▶ [PROBLEM REQUIREMENTS]:
The listing must be reproduced in full, exactly as it stands.

▶ [RECORDED INFORMATION]:

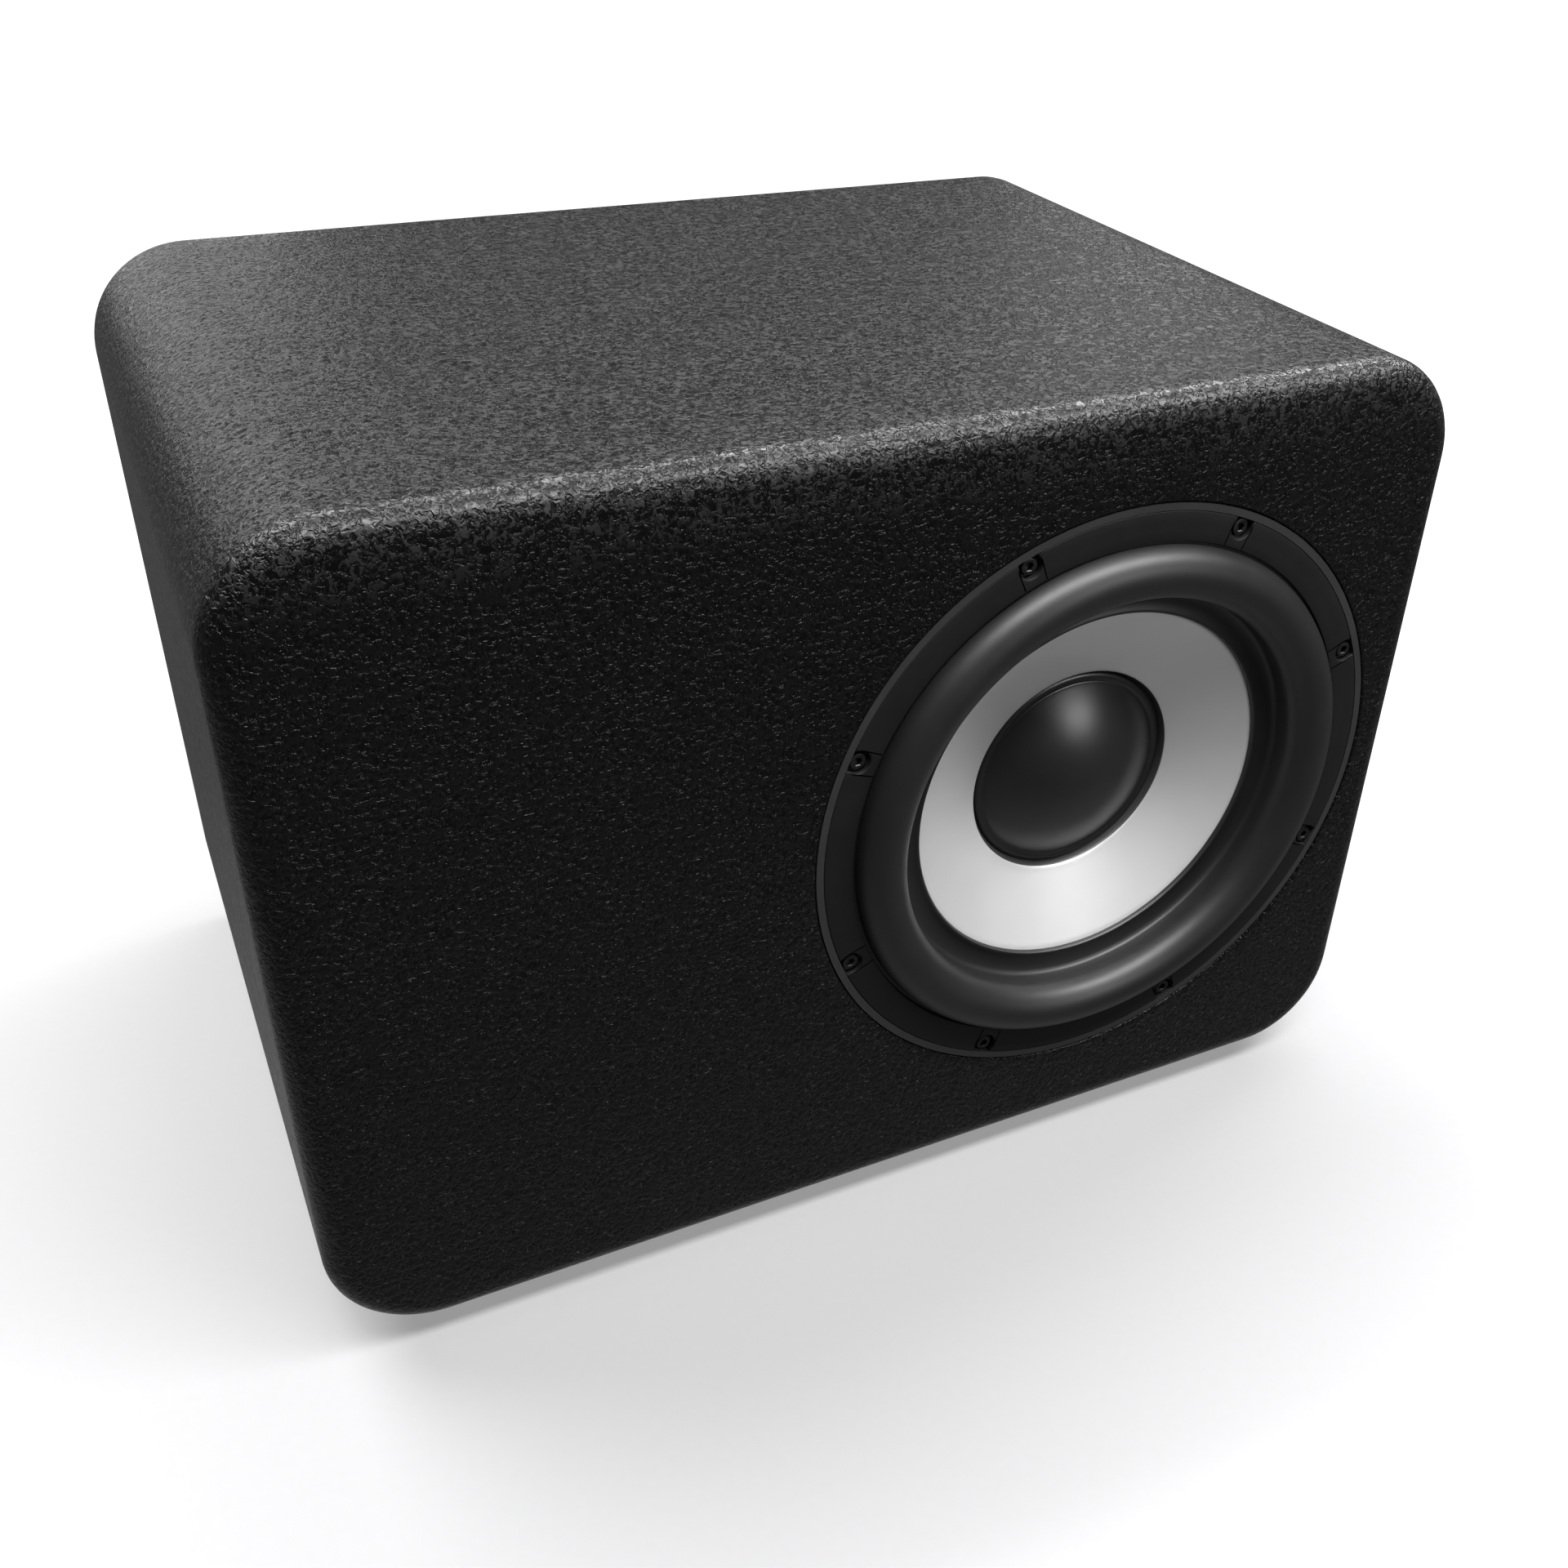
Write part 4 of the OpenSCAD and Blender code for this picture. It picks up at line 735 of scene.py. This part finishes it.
def smooth_route(points, steps):
    """Catmull-Rom curve through the points: each stretch is a cubic whose end directions run
    between the neighbours of its ends."""
    p = np.array(points, float)
    ends = np.vstack([p[:1], p, p[-1:]])
    a, b, c, d = (ends[k:len(p) - 1 + k, None] for k in range(4))
    t = np.linspace(0, 1, steps, endpoint=False)[None, :, None]
    curve = 0.5 * (2 * b + t * (c - a) + t ** 2 * (2 * a - 5 * b + 4 * c - d)
        + t ** 3 * (3 * b - a - 3 * c + d))
    return np.vstack([curve.reshape(-1, p.shape[1]), p[-1:]])


def tube_grid(path, radius, count):
    """Round tube along a path that keeps its height: each ring stands square to the path, on
    the upright and the sideways direction there, and the tube closes to a point at each end."""
    ahead = np.gradient(path, axis=0)
    ahead /= np.linalg.norm(ahead, axis=1)[:, None]
    side = np.cross(ahead, (0, 0, 1.0))
    side /= np.linalg.norm(side, axis=1)[:, None]
    over = np.cross(side, ahead)
    angle = np.linspace(0, 2 * math.pi, count, endpoint=False)[:, None, None]
    tube = path + radius * (np.cos(angle) * side + np.sin(angle) * over)
    ends = np.broadcast_to(path[[0, -1]][None], (count, 2, 3))
    return np.concatenate([ends[:, :1], tube, ends[:, 1:]], axis=1)


tinsel_points = [(tinsel_start_r, cone_depth(tinsel_start_r) + cone_back + tinsel_r),
    *[(r * mm, d * mm) for r, d in tinsel_route], (block_r, block_depth)]
tinsel_line = smooth_route(tinsel_points, 8)
tinsel_grids = [tube_grid(np.array(front_point) + np.stack([-tinsel_line[:, 0], tinsel_line[:, 1],
    np.full(len(tinsel_line), -s * tinsel_gap)], 1), tinsel_r, 12) for s in (-1, 1)]
tinsel = add_surface("tinsel_pair", tinsel_grids, wrap=(True, False))
tinsel_look = Finish("tinsel_braid")
plait = tinsel_look.node("TexWave", {"wave_type": "BANDS", "bands_direction": "DIAGONAL"},
    {"Vector": tinsel_look.place(), "Scale": 1 / (3 * mm)})
tinsel_look.surface(tinsel_look.mix(plait, (0.34, 0.17, 0.07), (0.72, 0.42, 0.22)),
    0.35 + 0.2 * plait, plait, 0.15 * mm, Metallic=0.9)
tinsel.data.materials.append(tinsel_look.owner)
stretch_with_cone(tinsel)
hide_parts("tinsel_leads")

# ---- Cabinet: boards and blocks ----
# Fibre boards glued to pine blocks in the corners, round a birch plywood window brace,
# with polyester wadding on three walls.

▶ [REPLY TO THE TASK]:
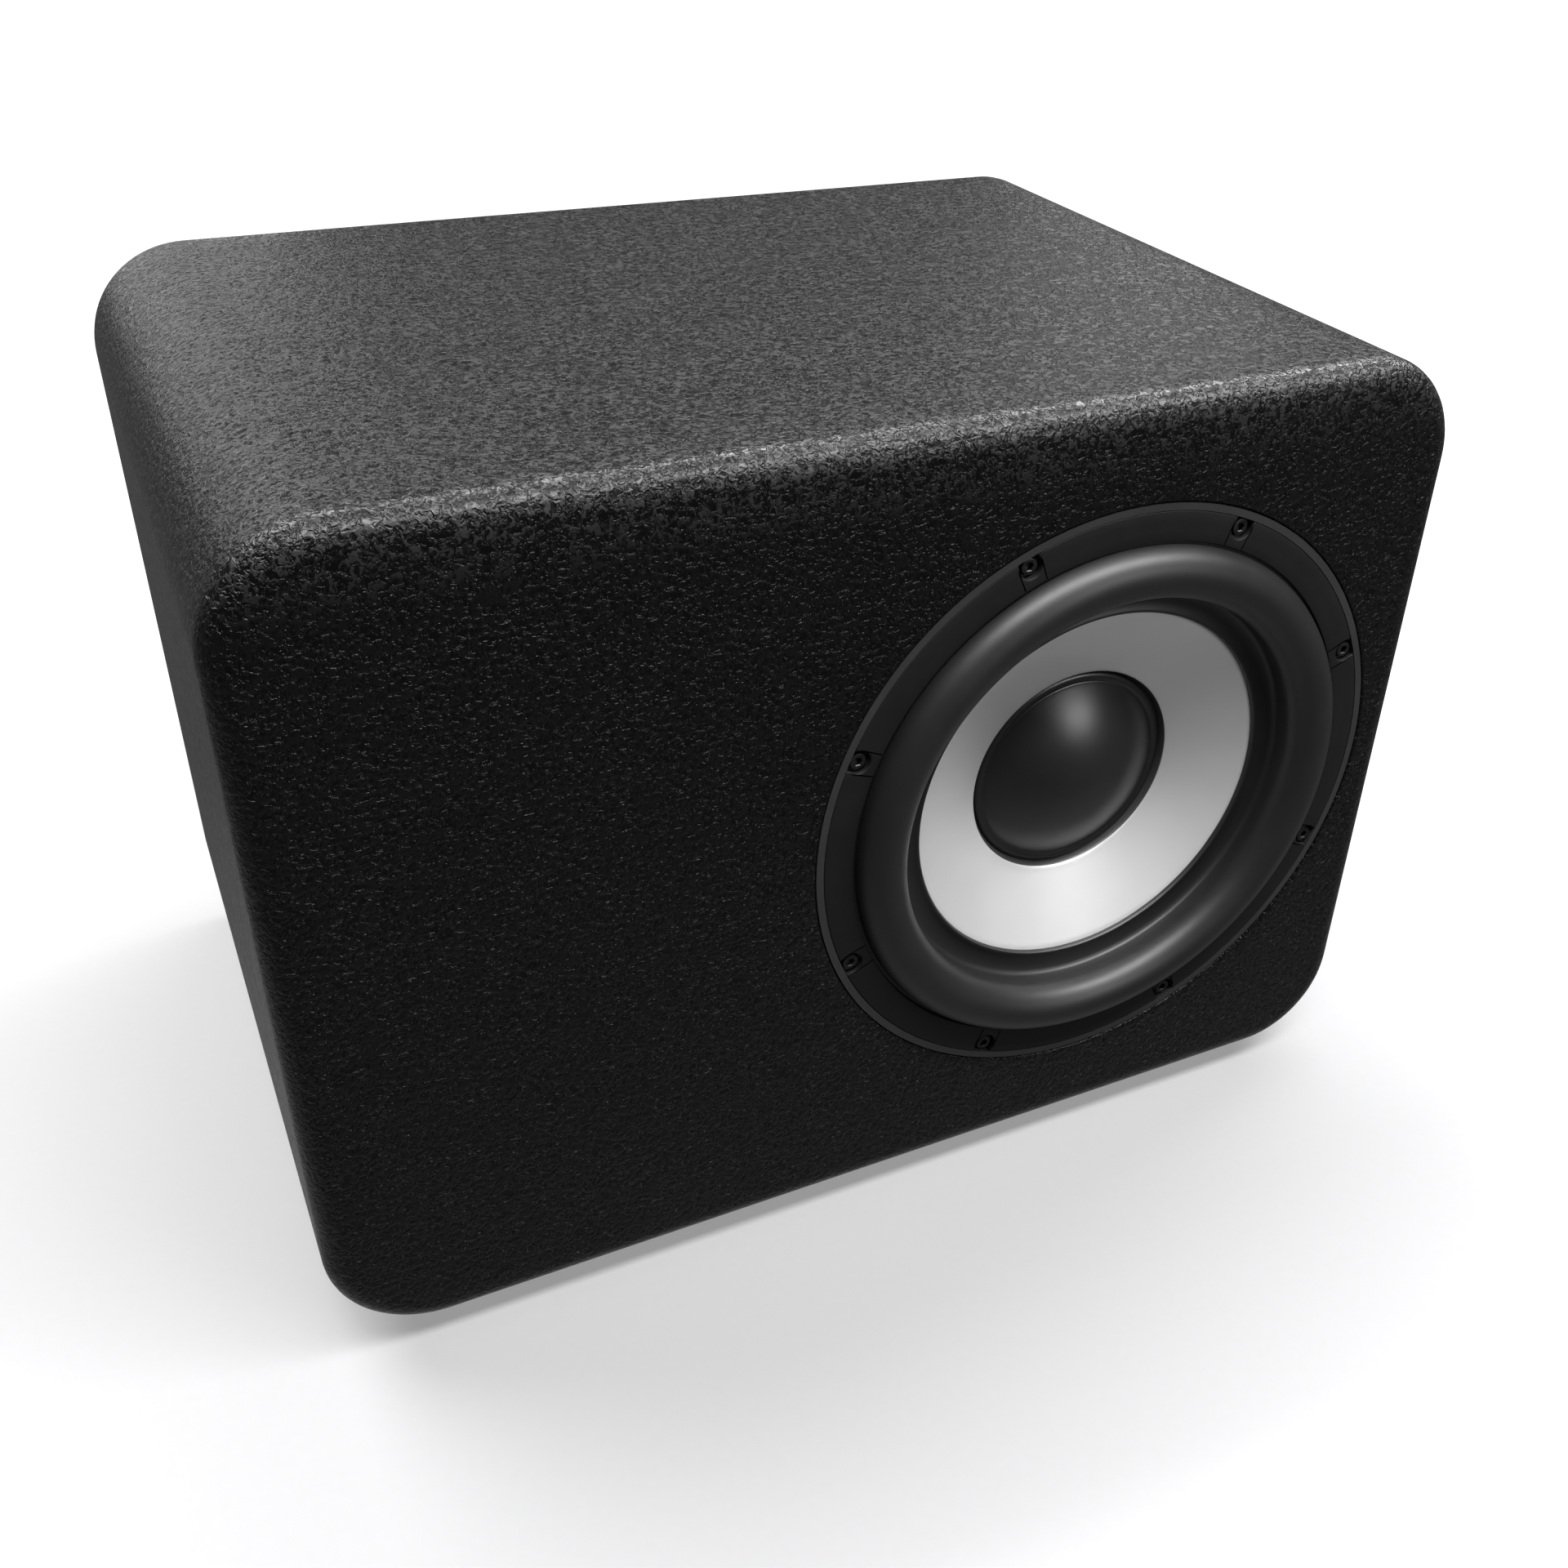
Write part 4 of the OpenSCAD and Blender code for this picture. It picks up at line 735 of scene.py. This part finishes it.
def smooth_route(points, steps):
    """Catmull-Rom curve through the points: each stretch is a cubic whose end directions run
    between the neighbours of its ends."""
    p = np.array(points, float)
    ends = np.vstack([p[:1], p, p[-1:]])
    a, b, c, d = (ends[k:len(p) - 1 + k, None] for k in range(4))
    t = np.linspace(0, 1, steps, endpoint=False)[None, :, None]
    curve = 0.5 * (2 * b + t * (c - a) + t ** 2 * (2 * a - 5 * b + 4 * c - d)
        + t ** 3 * (3 * b - a - 3 * c + d))
    return np.vstack([curve.reshape(-1, p.shape[1]), p[-1:]])


def tube_grid(path, radius, count):
    """Round tube along a path that keeps its height: each ring stands square to the path, on
    the upright and the sideways direction there, and the tube closes to a point at each end."""
    ahead = np.gradient(path, axis=0)
    ahead /= np.linalg.norm(ahead, axis=1)[:, None]
    side = np.cross(ahead, (0, 0, 1.0))
    side /= np.linalg.norm(side, axis=1)[:, None]
    over = np.cross(side, ahead)
    angle = np.linspace(0, 2 * math.pi, count, endpoint=False)[:, None, None]
    tube = path + radius * (np.cos(angle) * side + np.sin(angle) * over)
    ends = np.broadcast_to(path[[0, -1]][None], (count, 2, 3))
    return np.concatenate([ends[:, :1], tube, ends[:, 1:]], axis=1)


tinsel_points = [(tinsel_start_r, cone_depth(tinsel_start_r) + cone_back + tinsel_r),
    *[(r * mm, d * mm) for r, d in tinsel_route], (block_r, block_depth)]
tinsel_line = smooth_route(tinsel_points, 8)
tinsel_grids = [tube_grid(np.array(front_point) + np.stack([-tinsel_line[:, 0], tinsel_line[:, 1],
    np.full(len(tinsel_line), -s * tinsel_gap)], 1), tinsel_r, 12) for s in (-1, 1)]
tinsel = add_surface("tinsel_pair", tinsel_grids, wrap=(True, False))
tinsel_look = Finish("tinsel_braid")
plait = tinsel_look.node("TexWave", {"wave_type": "BANDS", "bands_direction": "DIAGONAL"},
    {"Vector": tinsel_look.place(), "Scale": 1 / (3 * mm)})
tinsel_look.surface(tinsel_look.mix(plait, (0.34, 0.17, 0.07), (0.72, 0.42, 0.22)),
    0.35 + 0.2 * plait, plait, 0.15 * mm, Metallic=0.9)
tinsel.data.materials.append(tinsel_look.owner)
stretch_with_cone(tinsel)
hide_parts("tinsel_leads")

# ---- Cabinet: boards and blocks ----
# Fibre boards glued to pine blocks in the corners, round a birch plywood window brace,
# with polyester wadding on three walls.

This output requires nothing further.